▸ WHAT IS ASKED
Repeat everything from the line holding "for name, piece" to the line holding "noise_low, noise_high = 0.3, 0.7", inclusive, exactly. Leave out the rest.

▸ MATERIAL
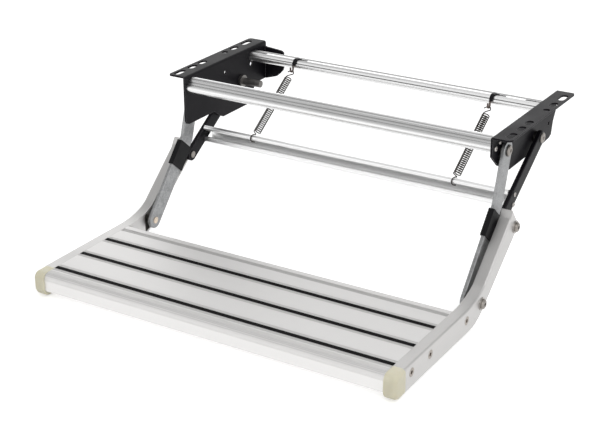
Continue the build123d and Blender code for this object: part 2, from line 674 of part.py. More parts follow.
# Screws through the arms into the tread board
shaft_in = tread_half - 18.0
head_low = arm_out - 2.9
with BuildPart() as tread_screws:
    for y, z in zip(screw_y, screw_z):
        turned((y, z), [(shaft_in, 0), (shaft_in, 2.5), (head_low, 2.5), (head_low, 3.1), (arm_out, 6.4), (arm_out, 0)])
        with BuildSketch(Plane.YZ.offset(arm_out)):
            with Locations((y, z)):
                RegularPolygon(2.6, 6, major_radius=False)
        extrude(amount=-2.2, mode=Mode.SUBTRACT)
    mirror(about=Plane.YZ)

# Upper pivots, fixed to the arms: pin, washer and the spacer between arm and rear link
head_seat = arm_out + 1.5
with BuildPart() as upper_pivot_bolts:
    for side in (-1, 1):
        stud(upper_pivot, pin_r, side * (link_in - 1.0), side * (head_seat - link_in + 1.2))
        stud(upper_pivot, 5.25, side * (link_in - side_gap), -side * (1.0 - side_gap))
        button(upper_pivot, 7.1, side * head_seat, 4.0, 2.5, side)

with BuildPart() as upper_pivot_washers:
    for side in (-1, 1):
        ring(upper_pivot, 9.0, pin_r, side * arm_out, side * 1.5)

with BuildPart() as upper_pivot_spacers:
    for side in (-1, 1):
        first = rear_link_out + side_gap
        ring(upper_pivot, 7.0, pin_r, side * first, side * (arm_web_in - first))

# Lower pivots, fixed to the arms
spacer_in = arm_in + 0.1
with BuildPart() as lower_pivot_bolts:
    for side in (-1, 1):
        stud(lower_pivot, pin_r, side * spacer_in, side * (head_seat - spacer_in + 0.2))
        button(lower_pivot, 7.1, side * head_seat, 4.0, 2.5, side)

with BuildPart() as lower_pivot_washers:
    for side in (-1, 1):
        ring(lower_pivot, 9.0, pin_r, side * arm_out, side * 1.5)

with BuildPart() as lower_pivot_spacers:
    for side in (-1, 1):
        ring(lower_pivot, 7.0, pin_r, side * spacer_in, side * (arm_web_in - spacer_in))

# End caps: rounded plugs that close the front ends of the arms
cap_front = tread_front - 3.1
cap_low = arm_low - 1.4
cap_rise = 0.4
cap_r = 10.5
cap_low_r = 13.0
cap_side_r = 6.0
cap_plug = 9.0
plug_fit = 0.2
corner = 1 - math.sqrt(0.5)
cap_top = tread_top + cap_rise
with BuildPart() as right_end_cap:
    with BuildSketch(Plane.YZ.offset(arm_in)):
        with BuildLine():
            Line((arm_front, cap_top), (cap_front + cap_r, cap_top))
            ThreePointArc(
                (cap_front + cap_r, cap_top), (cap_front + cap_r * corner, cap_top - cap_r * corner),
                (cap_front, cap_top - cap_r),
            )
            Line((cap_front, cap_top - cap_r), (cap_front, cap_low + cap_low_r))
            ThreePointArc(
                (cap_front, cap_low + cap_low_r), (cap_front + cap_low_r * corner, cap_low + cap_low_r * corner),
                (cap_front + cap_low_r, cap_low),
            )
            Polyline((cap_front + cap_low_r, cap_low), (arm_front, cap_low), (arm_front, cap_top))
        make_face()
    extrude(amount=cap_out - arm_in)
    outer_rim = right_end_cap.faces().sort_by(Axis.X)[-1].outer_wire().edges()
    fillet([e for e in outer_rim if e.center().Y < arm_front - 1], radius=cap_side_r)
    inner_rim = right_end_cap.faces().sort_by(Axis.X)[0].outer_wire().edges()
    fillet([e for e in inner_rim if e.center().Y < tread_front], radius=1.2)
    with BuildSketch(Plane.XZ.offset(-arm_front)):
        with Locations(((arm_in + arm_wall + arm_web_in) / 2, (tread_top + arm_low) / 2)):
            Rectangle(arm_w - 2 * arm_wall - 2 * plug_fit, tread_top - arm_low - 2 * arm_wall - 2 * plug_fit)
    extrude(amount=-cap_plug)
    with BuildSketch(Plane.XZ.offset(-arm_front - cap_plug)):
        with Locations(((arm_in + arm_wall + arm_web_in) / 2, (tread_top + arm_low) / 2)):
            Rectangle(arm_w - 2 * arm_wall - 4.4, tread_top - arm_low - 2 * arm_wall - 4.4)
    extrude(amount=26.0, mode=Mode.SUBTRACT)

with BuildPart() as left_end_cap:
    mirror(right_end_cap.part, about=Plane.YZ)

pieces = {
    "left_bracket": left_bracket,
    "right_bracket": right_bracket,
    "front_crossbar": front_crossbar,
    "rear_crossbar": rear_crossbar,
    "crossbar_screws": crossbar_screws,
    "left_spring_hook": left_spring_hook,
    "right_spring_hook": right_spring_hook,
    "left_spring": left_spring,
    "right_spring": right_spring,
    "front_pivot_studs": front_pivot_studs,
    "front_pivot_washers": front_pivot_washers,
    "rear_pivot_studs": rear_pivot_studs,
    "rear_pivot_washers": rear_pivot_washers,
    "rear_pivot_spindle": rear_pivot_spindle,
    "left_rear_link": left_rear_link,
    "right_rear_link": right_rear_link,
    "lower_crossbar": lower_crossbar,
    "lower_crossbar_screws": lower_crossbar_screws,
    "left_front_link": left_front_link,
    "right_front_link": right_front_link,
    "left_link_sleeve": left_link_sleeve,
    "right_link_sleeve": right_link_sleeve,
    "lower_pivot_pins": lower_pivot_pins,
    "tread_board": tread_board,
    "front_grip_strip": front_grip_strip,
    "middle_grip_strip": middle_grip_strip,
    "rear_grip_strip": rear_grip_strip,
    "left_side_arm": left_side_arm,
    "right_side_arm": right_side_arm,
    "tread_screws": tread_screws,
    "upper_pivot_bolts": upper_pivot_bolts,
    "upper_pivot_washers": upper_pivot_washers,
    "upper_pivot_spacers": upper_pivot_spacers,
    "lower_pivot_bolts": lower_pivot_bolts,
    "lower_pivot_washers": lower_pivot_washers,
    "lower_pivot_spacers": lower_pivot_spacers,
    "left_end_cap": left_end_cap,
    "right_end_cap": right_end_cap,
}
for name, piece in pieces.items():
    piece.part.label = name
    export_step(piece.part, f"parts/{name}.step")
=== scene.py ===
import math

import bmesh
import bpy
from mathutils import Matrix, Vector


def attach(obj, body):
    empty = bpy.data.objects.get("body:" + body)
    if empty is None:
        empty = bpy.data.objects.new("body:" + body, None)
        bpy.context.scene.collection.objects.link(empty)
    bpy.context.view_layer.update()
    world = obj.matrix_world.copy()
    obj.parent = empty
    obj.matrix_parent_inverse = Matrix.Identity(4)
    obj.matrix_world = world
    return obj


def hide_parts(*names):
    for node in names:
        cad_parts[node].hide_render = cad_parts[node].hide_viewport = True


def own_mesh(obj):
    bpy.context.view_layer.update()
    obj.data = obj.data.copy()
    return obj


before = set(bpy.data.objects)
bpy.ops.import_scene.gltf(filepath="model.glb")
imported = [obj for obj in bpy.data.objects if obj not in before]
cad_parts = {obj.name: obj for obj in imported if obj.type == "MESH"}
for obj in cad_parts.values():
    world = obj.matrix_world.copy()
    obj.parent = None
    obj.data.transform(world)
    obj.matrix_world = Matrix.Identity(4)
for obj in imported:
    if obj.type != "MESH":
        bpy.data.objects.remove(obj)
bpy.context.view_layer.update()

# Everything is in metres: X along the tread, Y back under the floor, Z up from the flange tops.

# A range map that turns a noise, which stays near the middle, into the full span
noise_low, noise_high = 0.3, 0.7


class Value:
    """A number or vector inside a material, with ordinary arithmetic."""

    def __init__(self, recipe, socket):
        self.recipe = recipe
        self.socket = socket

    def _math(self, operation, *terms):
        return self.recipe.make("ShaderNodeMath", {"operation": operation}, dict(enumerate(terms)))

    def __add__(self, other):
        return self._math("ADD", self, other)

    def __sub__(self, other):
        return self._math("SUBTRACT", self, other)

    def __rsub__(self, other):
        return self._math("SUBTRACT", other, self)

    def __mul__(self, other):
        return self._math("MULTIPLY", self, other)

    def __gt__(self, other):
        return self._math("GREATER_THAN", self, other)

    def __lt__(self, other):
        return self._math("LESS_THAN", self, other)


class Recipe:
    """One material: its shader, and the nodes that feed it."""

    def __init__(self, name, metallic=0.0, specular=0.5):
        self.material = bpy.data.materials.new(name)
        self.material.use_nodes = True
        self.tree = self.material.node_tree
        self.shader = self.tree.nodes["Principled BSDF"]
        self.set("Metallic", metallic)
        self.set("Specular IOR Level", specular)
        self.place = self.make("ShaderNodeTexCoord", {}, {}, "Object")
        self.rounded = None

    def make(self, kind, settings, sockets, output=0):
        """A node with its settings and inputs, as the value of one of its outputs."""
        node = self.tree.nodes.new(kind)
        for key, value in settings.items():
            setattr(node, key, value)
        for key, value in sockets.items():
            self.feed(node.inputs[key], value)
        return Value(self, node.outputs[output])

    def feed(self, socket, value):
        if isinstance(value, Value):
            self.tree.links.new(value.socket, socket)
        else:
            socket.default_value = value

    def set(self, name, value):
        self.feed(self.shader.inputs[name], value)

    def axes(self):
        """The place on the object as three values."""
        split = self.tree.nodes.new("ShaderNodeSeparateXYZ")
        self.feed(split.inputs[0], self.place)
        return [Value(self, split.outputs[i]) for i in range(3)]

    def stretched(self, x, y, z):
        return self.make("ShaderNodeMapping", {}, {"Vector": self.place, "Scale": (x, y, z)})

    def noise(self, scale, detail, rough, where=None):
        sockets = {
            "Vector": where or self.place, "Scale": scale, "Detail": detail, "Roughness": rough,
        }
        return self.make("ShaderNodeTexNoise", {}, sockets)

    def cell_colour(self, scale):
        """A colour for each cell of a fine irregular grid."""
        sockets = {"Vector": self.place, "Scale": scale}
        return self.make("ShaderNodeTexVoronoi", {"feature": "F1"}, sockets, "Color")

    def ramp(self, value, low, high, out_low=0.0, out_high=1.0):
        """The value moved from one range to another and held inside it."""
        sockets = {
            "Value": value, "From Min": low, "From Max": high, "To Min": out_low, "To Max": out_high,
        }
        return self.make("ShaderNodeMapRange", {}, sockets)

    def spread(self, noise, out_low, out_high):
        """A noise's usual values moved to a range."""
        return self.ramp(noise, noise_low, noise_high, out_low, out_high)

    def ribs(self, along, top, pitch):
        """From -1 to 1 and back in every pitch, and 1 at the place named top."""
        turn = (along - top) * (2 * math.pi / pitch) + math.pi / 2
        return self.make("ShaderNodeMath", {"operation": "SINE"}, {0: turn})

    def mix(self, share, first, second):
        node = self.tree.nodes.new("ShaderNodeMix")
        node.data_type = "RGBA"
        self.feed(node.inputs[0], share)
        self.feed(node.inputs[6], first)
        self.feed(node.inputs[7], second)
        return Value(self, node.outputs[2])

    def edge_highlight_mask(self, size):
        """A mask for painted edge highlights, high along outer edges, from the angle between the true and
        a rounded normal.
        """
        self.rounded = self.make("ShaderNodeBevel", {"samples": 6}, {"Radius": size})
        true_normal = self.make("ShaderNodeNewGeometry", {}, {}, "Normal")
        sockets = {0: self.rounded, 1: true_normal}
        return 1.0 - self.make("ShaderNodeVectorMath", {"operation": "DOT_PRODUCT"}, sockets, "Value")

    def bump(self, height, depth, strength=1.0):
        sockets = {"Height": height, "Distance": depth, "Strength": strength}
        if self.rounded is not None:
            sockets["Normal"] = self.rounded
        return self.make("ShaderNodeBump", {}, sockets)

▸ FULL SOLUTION
for name, piece in pieces.items():
    piece.part.label = name
    export_step(piece.part, f"parts/{name}.step")
=== scene.py ===
import math

import bmesh
import bpy
from mathutils import Matrix, Vector


def attach(obj, body):
    empty = bpy.data.objects.get("body:" + body)
    if empty is None:
        empty = bpy.data.objects.new("body:" + body, None)
        bpy.context.scene.collection.objects.link(empty)
    bpy.context.view_layer.update()
    world = obj.matrix_world.copy()
    obj.parent = empty
    obj.matrix_parent_inverse = Matrix.Identity(4)
    obj.matrix_world = world
    return obj


def hide_parts(*names):
    for node in names:
        cad_parts[node].hide_render = cad_parts[node].hide_viewport = True


def own_mesh(obj):
    bpy.context.view_layer.update()
    obj.data = obj.data.copy()
    return obj


before = set(bpy.data.objects)
bpy.ops.import_scene.gltf(filepath="model.glb")
imported = [obj for obj in bpy.data.objects if obj not in before]
cad_parts = {obj.name: obj for obj in imported if obj.type == "MESH"}
for obj in cad_parts.values():
    world = obj.matrix_world.copy()
    obj.parent = None
    obj.data.transform(world)
    obj.matrix_world = Matrix.Identity(4)
for obj in imported:
    if obj.type != "MESH":
        bpy.data.objects.remove(obj)
bpy.context.view_layer.update()

# Everything is in metres: X along the tread, Y back under the floor, Z up from the flange tops.

# A range map that turns a noise, which stays near the middle, into the full span
noise_low, noise_high = 0.3, 0.7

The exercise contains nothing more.